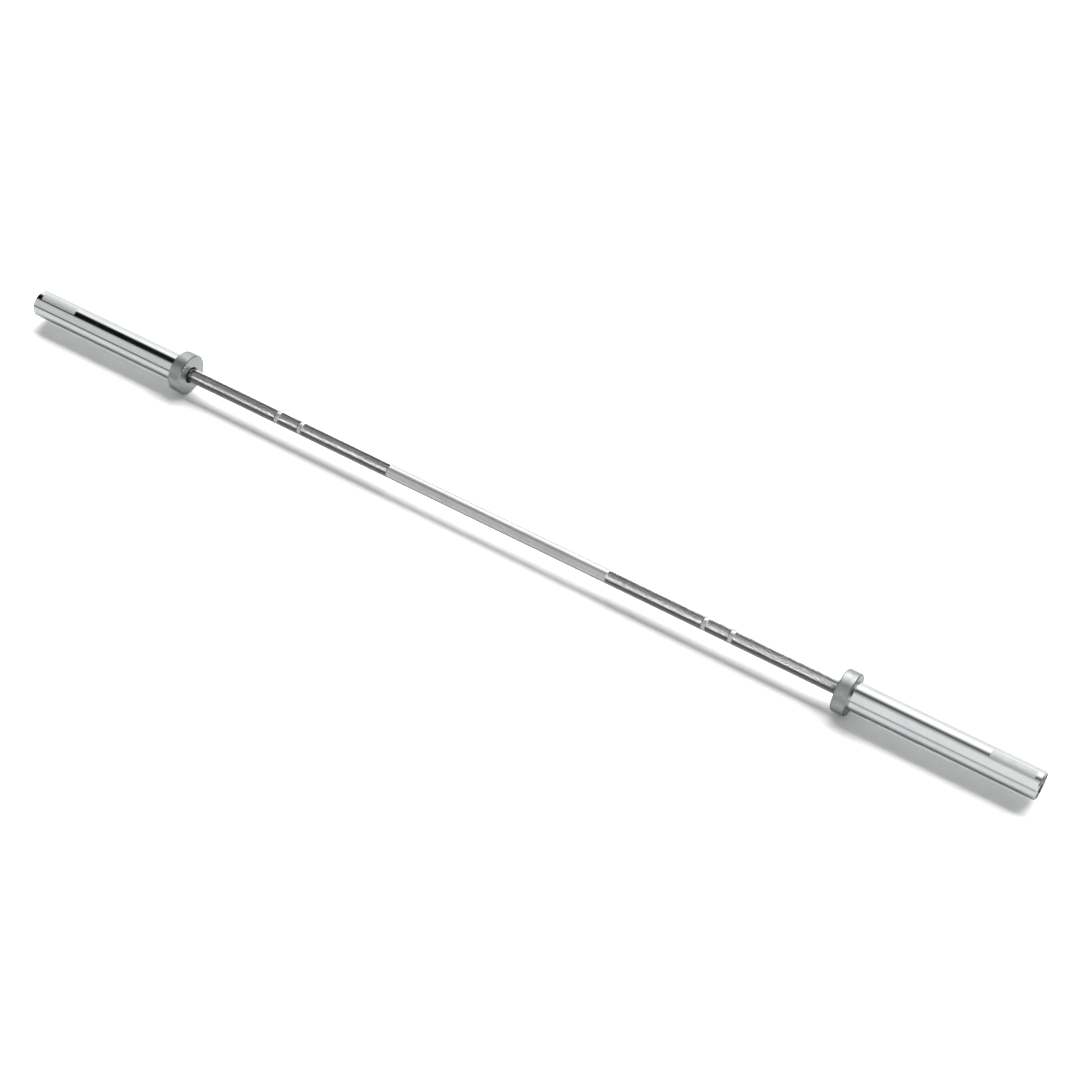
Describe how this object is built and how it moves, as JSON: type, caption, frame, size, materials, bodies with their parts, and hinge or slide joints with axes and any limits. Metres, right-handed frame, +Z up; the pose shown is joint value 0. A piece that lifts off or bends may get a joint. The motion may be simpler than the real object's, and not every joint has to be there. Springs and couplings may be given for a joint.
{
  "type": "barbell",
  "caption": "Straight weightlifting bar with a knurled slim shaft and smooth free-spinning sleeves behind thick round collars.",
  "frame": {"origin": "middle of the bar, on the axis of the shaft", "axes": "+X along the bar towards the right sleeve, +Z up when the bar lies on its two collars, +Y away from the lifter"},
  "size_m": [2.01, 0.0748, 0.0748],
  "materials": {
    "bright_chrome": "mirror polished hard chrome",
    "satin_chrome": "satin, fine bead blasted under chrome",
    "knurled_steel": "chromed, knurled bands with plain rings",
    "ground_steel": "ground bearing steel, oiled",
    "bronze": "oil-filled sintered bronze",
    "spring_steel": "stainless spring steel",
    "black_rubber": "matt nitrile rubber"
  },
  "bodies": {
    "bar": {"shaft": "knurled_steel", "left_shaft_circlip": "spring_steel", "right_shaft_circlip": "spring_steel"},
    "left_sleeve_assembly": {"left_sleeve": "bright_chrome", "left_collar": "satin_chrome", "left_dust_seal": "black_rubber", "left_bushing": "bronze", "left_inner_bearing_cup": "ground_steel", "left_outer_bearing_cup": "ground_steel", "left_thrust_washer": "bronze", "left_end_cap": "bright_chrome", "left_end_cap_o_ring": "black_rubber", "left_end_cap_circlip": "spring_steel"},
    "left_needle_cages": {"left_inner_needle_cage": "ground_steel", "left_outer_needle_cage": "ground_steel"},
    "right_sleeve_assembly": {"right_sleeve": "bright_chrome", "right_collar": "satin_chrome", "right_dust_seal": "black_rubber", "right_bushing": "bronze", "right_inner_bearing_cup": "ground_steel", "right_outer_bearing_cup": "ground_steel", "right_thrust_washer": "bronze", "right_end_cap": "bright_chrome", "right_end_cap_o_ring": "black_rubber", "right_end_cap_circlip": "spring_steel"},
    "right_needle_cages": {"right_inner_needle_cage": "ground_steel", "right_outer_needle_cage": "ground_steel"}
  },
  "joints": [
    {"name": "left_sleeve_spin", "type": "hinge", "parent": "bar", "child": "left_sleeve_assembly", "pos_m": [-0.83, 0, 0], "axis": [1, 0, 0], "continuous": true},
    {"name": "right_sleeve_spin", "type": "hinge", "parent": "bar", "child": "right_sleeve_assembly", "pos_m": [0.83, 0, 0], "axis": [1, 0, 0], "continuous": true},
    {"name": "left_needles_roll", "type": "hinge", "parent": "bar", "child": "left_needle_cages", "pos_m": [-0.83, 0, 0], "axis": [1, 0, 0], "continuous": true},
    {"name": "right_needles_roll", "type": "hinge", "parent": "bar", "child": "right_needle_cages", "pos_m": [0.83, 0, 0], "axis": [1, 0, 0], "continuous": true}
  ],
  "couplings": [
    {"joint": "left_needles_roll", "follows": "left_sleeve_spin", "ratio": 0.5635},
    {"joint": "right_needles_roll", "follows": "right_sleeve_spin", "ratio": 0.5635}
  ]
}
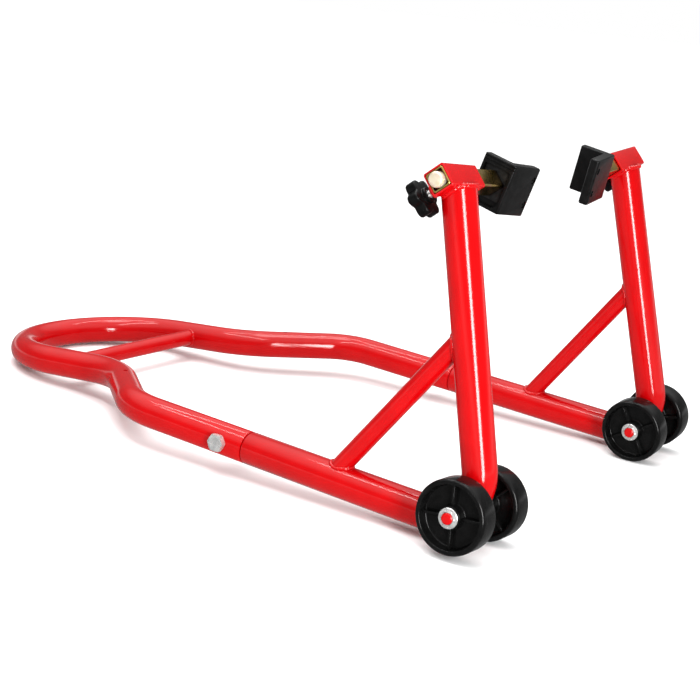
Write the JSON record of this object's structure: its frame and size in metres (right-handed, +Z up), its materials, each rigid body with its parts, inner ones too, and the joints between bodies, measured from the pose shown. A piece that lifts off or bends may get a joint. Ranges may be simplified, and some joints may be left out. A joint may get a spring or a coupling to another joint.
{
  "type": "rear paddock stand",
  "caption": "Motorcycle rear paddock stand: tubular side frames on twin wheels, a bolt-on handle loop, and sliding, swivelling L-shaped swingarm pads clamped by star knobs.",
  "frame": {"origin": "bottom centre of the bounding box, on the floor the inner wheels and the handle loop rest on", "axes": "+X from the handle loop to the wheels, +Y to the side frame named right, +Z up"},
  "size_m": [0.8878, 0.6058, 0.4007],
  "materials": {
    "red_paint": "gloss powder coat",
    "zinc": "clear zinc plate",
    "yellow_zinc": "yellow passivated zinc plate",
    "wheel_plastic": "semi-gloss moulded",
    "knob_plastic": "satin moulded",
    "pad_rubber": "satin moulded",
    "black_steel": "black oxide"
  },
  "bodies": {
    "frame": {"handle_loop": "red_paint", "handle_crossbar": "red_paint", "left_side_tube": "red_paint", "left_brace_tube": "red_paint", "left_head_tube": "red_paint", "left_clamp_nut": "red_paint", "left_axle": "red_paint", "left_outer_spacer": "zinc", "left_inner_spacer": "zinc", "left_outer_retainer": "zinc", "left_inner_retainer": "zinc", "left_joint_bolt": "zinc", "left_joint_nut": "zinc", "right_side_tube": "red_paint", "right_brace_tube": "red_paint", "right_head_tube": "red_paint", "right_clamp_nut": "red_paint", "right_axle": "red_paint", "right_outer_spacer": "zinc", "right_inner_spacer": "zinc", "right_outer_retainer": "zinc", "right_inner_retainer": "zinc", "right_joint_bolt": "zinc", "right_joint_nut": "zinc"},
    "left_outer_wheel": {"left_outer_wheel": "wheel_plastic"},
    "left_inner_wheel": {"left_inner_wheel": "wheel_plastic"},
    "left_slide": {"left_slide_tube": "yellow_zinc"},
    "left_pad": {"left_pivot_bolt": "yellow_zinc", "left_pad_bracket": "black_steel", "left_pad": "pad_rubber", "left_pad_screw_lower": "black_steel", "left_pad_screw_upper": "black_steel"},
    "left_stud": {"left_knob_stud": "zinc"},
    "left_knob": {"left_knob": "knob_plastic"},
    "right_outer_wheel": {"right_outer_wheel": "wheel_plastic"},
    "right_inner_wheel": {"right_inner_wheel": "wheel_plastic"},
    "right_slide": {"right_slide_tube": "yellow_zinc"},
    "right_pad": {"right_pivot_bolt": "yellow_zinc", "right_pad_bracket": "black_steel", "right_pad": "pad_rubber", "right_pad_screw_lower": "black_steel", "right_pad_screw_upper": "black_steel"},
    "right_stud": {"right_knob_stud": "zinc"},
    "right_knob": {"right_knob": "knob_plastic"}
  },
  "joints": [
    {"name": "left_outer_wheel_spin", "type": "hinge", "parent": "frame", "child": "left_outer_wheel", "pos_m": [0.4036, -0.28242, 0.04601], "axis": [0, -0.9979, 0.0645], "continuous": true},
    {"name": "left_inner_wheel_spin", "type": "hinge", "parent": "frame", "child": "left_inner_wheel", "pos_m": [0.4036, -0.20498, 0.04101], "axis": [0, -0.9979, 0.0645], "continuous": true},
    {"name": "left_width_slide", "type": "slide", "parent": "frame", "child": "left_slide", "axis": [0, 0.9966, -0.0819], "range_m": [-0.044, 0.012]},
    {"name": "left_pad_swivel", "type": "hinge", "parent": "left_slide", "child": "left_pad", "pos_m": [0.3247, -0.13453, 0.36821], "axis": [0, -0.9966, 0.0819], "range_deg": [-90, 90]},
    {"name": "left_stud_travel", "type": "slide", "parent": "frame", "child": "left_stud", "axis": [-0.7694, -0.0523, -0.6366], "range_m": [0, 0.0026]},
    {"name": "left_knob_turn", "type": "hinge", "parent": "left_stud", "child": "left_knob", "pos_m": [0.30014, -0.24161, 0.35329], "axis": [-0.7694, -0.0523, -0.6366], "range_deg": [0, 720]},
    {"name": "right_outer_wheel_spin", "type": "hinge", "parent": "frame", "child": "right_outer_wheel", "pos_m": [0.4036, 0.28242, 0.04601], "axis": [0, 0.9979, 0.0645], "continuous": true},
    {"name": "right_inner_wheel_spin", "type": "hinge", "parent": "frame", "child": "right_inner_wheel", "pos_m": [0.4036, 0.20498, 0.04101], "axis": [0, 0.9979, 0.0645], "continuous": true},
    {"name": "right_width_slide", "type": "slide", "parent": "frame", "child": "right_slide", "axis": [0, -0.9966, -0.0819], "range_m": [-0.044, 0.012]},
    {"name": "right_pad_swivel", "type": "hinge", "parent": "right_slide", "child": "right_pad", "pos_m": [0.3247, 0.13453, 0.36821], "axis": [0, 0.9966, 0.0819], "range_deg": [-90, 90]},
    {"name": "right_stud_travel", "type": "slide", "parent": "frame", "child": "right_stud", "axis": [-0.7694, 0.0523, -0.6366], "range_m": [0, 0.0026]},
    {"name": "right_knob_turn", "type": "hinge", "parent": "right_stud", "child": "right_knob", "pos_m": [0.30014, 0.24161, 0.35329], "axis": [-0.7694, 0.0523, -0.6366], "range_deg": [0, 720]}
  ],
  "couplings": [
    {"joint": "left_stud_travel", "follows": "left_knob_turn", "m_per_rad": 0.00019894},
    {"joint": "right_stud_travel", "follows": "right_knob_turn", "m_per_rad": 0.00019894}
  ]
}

● Written exercise
Pull out every line of the records above that contains the word "shown".

● Task result
Describe how this object is built and how it moves, as JSON: type, caption, frame, size, materials, bodies with their parts, and hinge or slide joints with axes and any limits. Metres, right-handed frame, +Z up; the pose shown is joint value 0. A piece that lifts off or bends may get a joint. The motion may be simpler than the real object's, and not every joint has to be there. Springs and couplings may be given for a joint.
Write the JSON record of this object's structure: its frame and size in metres (right-handed, +Z up), its materials, each rigid body with its parts, inner ones too, and the joints between bodies, measured from the pose shown. A piece that lifts off or bends may get a joint. Ranges may be simplified, and some joints may be left out. A joint may get a spring or a coupling to another joint.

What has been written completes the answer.